The Underground has never been a big fan of Senator Diane Feinstein, and we're happy to heave rotting fruit at the Westlands Irrigation District pretty much any day of the week, so when the two decide to work together to strip the few remaining protections for California's collapsing Sacramento River salmon, get ready for a barn burner.
From High Country News:
Feinstein's Water BombSen. Dianne Feinstein, D-Calif., is preparing to introduce a legislative rider that would dramatically reduce Endangered Species Act protection for salmon and other fish in California. The amendment would lift restrictions on the amount of water that farmers can pump from the Sacramento-San Joaquin river delta for the next two years. But it could also scuttle a delicately negotiated effort to balance protections for endangered fish with the water needs of farms and residents of Southern California.
Feinstein's effort comes as the state seems bound for the third year of an emergency fishing ban to protect dwindling salmon runs, and as populations of the Delta smelt and other fish continue to crash. And the move is a remarkable turnaround: Just four months ago, Feinstein denounced Sen. Jim DeMint, R-South Carolina, for trying to introduce a similar amendment at the behest of California water districts.
Feinstein's office declined repeated requests for details and comment yesterday, but insiders familiar with the matter say that the Senator's reversal is largely due to lobbying by the Westlands Water District. Last year, after three years of drought, the federal government cut water deliveries to many irrigation districts in the San Joaquin Valley. Westlands, which is the largest district of its kind in the nation, was hit the hardest, and saw its supply of water from the Delta dwindle to just 10 percent of the amount it holds contracts for.
Woo-hoo! Strip away ESA protections on the Delta - just as many of its native fish populations are collapsing?
Westlands has recently launched offensive after offensive on the California Delta - and this after many years of essentially draining the Trinity River.
Feinstein - who happily supported Westland's buyout of the McCloud River Bollibokka property by Westlands - has also been a longtime supporter of raising Shasta Dam (so you can imagine she won't be seeing any checks from our admittedly impoverished part of the world).

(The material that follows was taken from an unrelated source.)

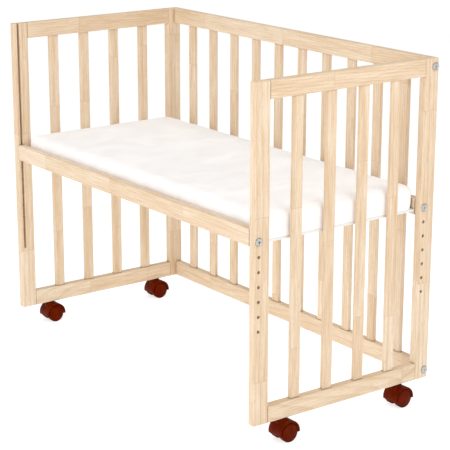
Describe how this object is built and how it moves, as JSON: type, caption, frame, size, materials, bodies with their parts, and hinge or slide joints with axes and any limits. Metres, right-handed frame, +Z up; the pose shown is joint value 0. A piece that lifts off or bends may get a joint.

She's also been willing to
engange in negotiations with Westlands about ceding them literally billions of dollars of water - and this for an irrigation district whose land is rich in selenium, and probably never should have been irrigated in the first place.
Anyone want to guess where Ms. Feinstein's campaign money comes from these days?
Later, the New West story makes it clear how little gutting ESA protections will actually mean to Westlands:
But pushing aside the federal pumping restrictions intended to protect threatened smelt and endangered salmon would solve only part of the district's problem. Fish-related restrictions account for just 15 to 20 percent of the cutbacks, according to an independent analysis by the Public Policy Institute of California. The vast majority of the water shortage is due to the drought. (For an in-depth exploration, see Breakdown).
Westlands' battle against the pumping restrictions has nonetheless reached a heart attack-inducing pace. Last week, the district led a confederation of farm-water agencies in asking federal district judge Oliver Wanger to order the federal government to run its Delta pumps at maximum capacity. That helped capture the surge of water delivered by a massive winter storm, but the reprieve lasted just six days before the government had to throttle down its pumps. On Wednesday, Westlands and other water users asked Wanger to order that those pumps be started up again, but the judge denied that motion.
The problem isn't the overused, factually inaccurate "favoring fish over people" meme so widely misused in the Central Valley.
Instead, the issue is more simply this: The water in the California Delta has been overpromised to the point the whole shebang isn't sustainable. Throw in a little drought, and you've got the legal madhouse that is the California Water Wars.
Those with a minute or two and the inclination might
want to visit Ms. Feinstein's "contact" page on her Web site, and and send a nice, respectful email like:
Ms. Feinstein:
I've read - with considerable alarm - about your plan to gut ESA protections for the California Delta, a move which would further harm one of California's already-failing salmon runs.
With the current pumping restrictions accounting for only 15%-20% of Westlands shortfall, it's clear the problem isn't one of favoring fish over people - it's one of California's water being egregiously overpromised.
Dooming salmon populations - and possibly the remnants of California's commercial salmon fishermen - in favor of a water district that is already the recipient of billions of our taxpayer dollars is clearly a bad idea, and I hope you'll reconsider your stance.
Sincerely,
Due to a lack of time, I've eased up on the California Water Wars posts, but sometimes it gets so bad you can't ignore it.
This is one of those times.
See you getting cranky, Tom Chandler.